----- SOURCE MATERIAL

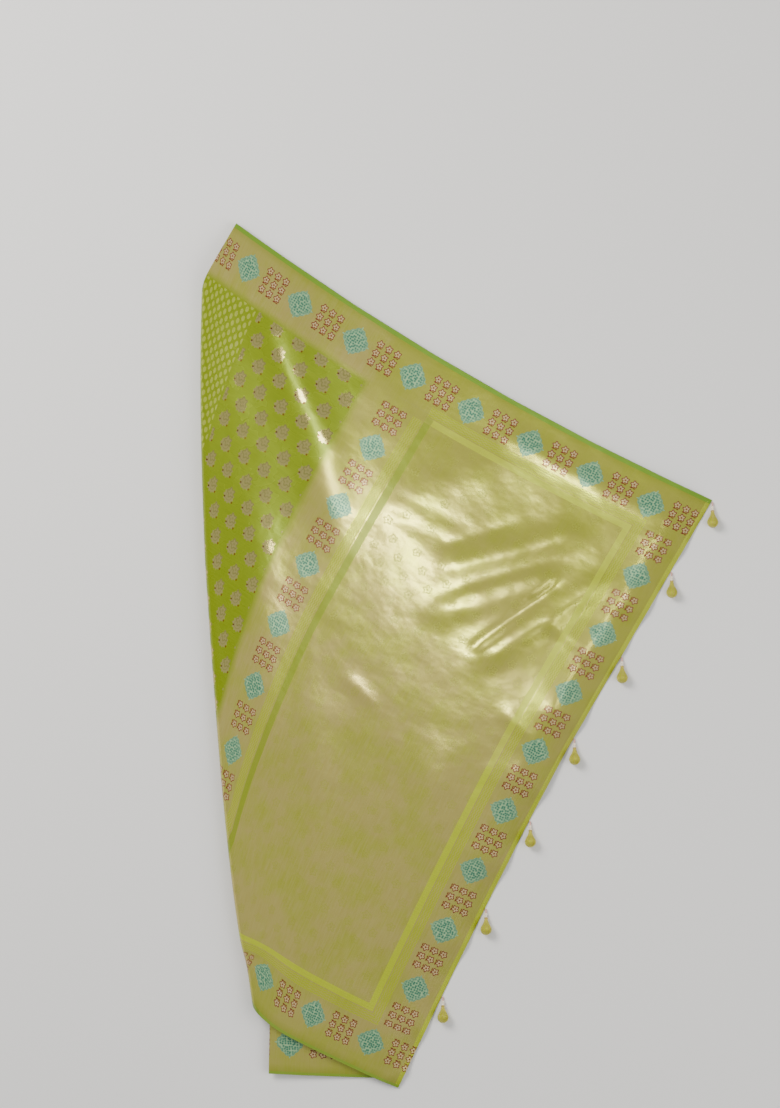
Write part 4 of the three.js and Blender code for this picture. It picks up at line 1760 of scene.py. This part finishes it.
@dataclass
class Studio:
    """The pale floor, the soft lights and the camera straight above the cloth."""

    cloth: SareeCloth
    view_reach_mm: float = 418.3  # as laid, like view_drop_mm
    view_drop_mm: float = 347.2
    view_turn: float = math.radians(30.2)
    view_height_mm: float = 1843.7
    lens_mm: float = 120.0
    sensor_mm: float = 36.0
    floor_half: float = 6.0
    floor_height: float = -0.0005
    sky: Colour = (0.9, 0.95, 1.0, 1.0)
    sky_strength: float = 0.55
    strips: tuple[GlintStrip, ...] = (
        GlintStrip(0.33, 0.085, 4.8, -36.0, (0.16, -0.03, 1.1)),  # over the panel
        GlintStrip(0.3, 0.075, 1.1, -57.5, (-0.102, 0.25, 0.5)),  # over the flower heads
        GlintStrip(0.24, 0.024, 0.3, 61.5, (0.472, -0.12, 0.5)),  # over the hem
    )

    def middle(self) -> Vector:
        """The point of the floor at the middle of the picture."""
        reach, drop = self.view_reach_mm * MM, self.view_drop_mm * MM
        return Vector((self.cloth.hem_x - reach, self.cloth.top_edge_y - drop, 0.0))

    def camera(self) -> bpy.types.Object:
        """Makes the camera, looking straight down.

        Returns:
            The camera's object.
        """
        data = bpy.data.cameras.new("camera")
        data.sensor_fit = "VERTICAL"
        data.sensor_width = data.sensor_height = self.sensor_mm
        data.lens = self.lens_mm
        camera = new_object("camera", data)
        distance = self.view_height_mm * self.lens_mm / self.sensor_mm * MM
        camera.location = self.middle() + Vector((0.0, 0.0, distance))
        camera.rotation_euler = (0.0, 0.0, self.view_turn)
        bpy.context.scene.camera = camera
        return camera

    def floor(self) -> bpy.types.Object:
        """Makes the plain pale floor.

        Returns:
            The floor's object.
        """
        mesh = bpy.data.meshes.new("floor")
        half = self.floor_half
        corners_at = [(-half, -half, 0), (half, -half, 0), (half, half, 0), (-half, half, 0)]
        mesh.from_pydata(corners_at, [], [(0, 1, 2, 3)])
        finish = Finish("floor_paint", Base_Color=linear(226, 222, 216), Roughness=0.8)
        mesh.materials.append(finish.material)
        floor = new_object("floor", mesh)
        floor.location = (0.0, 0.0, self.floor_height)
        return floor

    def light(
        self, name: str, turn: float, rise: float, away: float, size: float, power: float
    ) -> None:
        """Hangs a soft square light that faces the middle of the cloth and gives no glint.

        Args:
            name: the light's name.
            turn: its bearing in the picture, in degrees to the left from the top.
            rise: its height above the floor, in degrees.
            away: its distance, in metres.
            size: of its side, in metres.
            power: in watts.
        """
        data = bpy.data.lights.new(name, "AREA")
        data.shape = "SQUARE"
        data.size, data.energy = size, power
        light = new_object(name, data)
        bearing = math.radians(90.0 + turn) + self.view_turn
        up = math.radians(rise)
        out = math.cos(up)
        way = Vector((math.cos(bearing) * out, math.sin(bearing) * out, math.sin(up)))
        light.location = self.middle() + way * away
        light.rotation_euler = way.to_track_quat("Z", "Y").to_euler()
        light.visible_glossy = False

    def lights(self) -> None:
        """Hangs the key light, its fill and the strips, and makes the pale surroundings."""
        self.light("key_light", 50.0, 44.0, 3.6, 1.6, 165.0)
        self.light("fill_light", -110.0, 40.0, 4.0, 3.0, 90.0)
        for number, strip in enumerate(self.strips, start=1):
            strip.build(f"glint_strip_{number}", self.middle(), self.view_turn)
        world = bpy.data.worlds.new("studio")
        world.use_nodes = True
        background = world.node_tree.nodes["Background"]
        background.inputs["Color"].default_value = self.sky
        background.inputs["Strength"].default_value = self.sky_strength
        bpy.context.scene.world = world


def main() -> None:
    """Builds the studio, the cloth and what is sewn to it, and reports each piece."""
    logging.basicConfig(level=logging.INFO, format="%(message)s")
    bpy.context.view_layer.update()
    low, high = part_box("saree_cloth")
    plan = FoldPlan()
    cloth_plan = SareeCloth(plan, hem_x=high.x - plan.hem_lean * MM, top_edge_y=high.y)
    studio = Studio(cloth_plan)
    studio.camera()
    cloth = cloth_plan.build()
    silk = SilkWeave(WovenPattern(), SilkColours(), SilkSurface())
    cloth.data.materials.append(silk.material)
    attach(cloth, "root")
    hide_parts("saree_cloth")
    log.info("saree_cloth_woven: %d faces", len(cloth.data.polygons))
    tassels = TasselRow(cloth_plan).build()
    log.info("tassels: %d, of %d faces each", len(tassels), len(tassels[0].data.polygons))
    stitches = HemStitches(cloth_plan).build()
    log.info("hem_stitches: %d faces", len(stitches.data.polygons))
    studio.floor()
    studio.lights()


if __name__ == "__main__":
    main()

----------

From the first line of the data through the line with "pale floor, the", quote each line exactly and add nothing else.

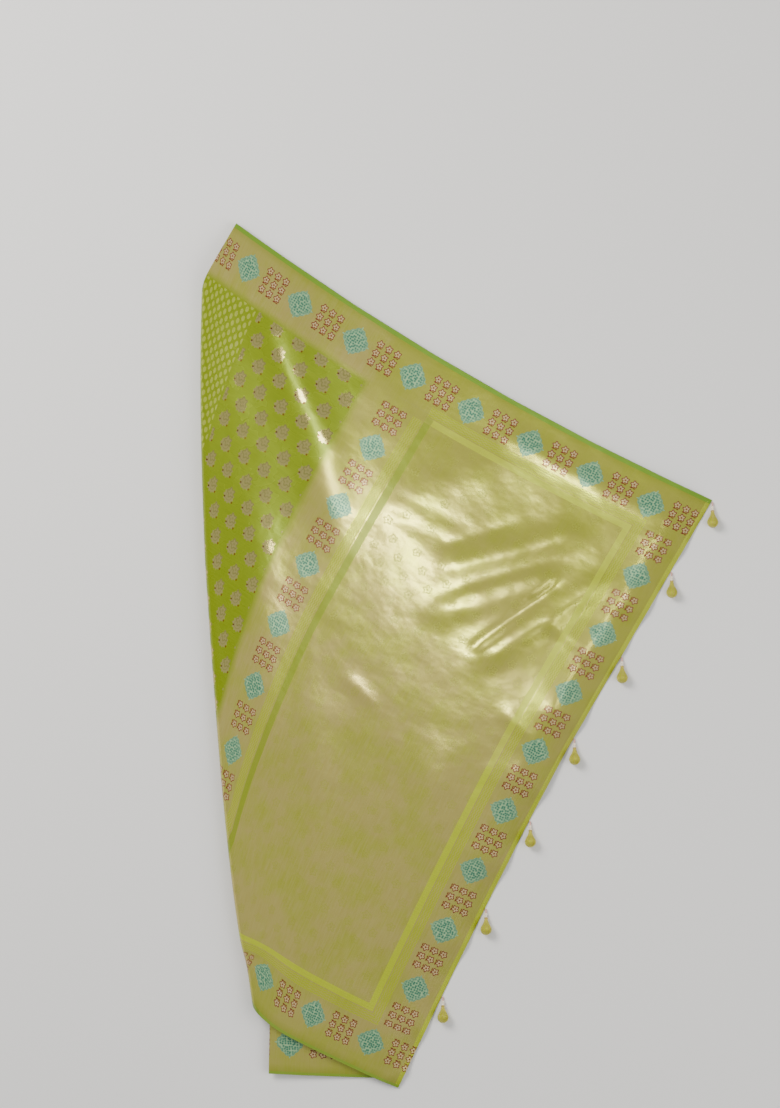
Write part 4 of the three.js and Blender code for this picture. It picks up at line 1760 of scene.py. This part finishes it.
@dataclass
class Studio:
    """The pale floor, the soft lights and the camera straight above the cloth."""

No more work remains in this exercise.